Back at his house, Blackadder begins to draft a guest list for the party, with Percy's assistance. Percy reminds him that the Whiteadders will also be coming to dinner that evening. Blackadder returns to the Queen and asks that the contest be delayed; however, she senses that he is trying to back out and refuses to postpone the contest. Blackadder decides to host both events, but in different rooms of his house. He tells Baldrick to hand him water when he asks for his "incredibly strong ale" during the party.

The Whiteadders soon arrive at Blackadder's home. Lord Whiteadder has taken a "vow of silence", leaving Edmund's abusive and volatile aunt Lady Whiteadder to hold conversations. When the drinking guests show up, Blackadder leads them to Baldrick's bedroom, where they become intoxicated, and subsequently rowdy and destructive. Blackadder is forced to conceal the goings-on from his aunt and uncle. The Queen arrives at the party, disguised as Percy's girlfriend Gwendolyn, and Blackadder, not realising who she is, locks her in the closet.

Melchett calls Blackadder out for not participating in the contest. Blackadder asks for his ale, but Baldrick exposes his ruse. Melchett and the other competitors force Blackadder to drink a very strong ale. Blackadder soon re-enters the dining room, drunkenly informing Percy that he has lost the bet. Lady Whiteadder reminds Blackadder that he would have received the inheritance if he avoided drinking and gambling.

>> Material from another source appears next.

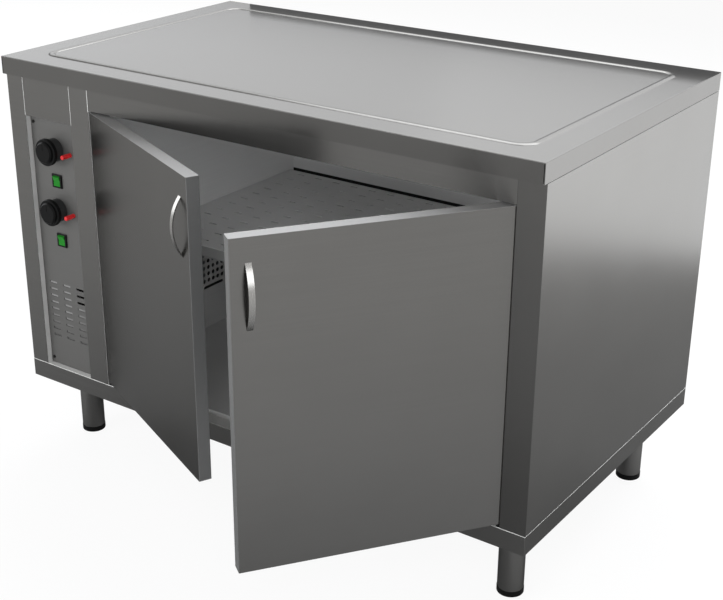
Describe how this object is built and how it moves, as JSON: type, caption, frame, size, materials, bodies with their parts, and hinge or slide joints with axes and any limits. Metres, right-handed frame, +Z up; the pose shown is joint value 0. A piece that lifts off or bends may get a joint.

In the hallway, Melchett's drinking crew assume the Whiteadders to be strippers, and release the Queen from the cupboard. Queenie announces she is going to first "have a little drinkie", before executing everyone. By dawn the following morning, everyone is hungover and sitting in Blackadder's dining room, confused as to what has happened.

== Cast ==

- Rowan Atkinson as Edmund Blackadder
- Tim McInnerny as Lord Percy Percy
- Tony Robinson as Baldrick
- Miranda Richardson as Queen Elizabeth I
- Stephen Fry as Lord Melchett
- Patsy Byrne as Nursie
- Miriam Margolyes as Lady Whiteadder
- Daniel Thorndike as Lord Nathaniel Whiteadder; the role was originally offered to Jim Broadbent, who was unavailable, as a reference to the double act role he played opposite Margolyes in the first series.
- Hugh Laurie as Simon Partridge, a drunk aristocrat who is also known as Mr. Ostrich and Farters Parters.
- Roger Blake as Geoffrey Piddle
- William Hootkins as Freddie Frobisher, the flatulent hermit of Lindisfarne (listed as "Monk" in credits)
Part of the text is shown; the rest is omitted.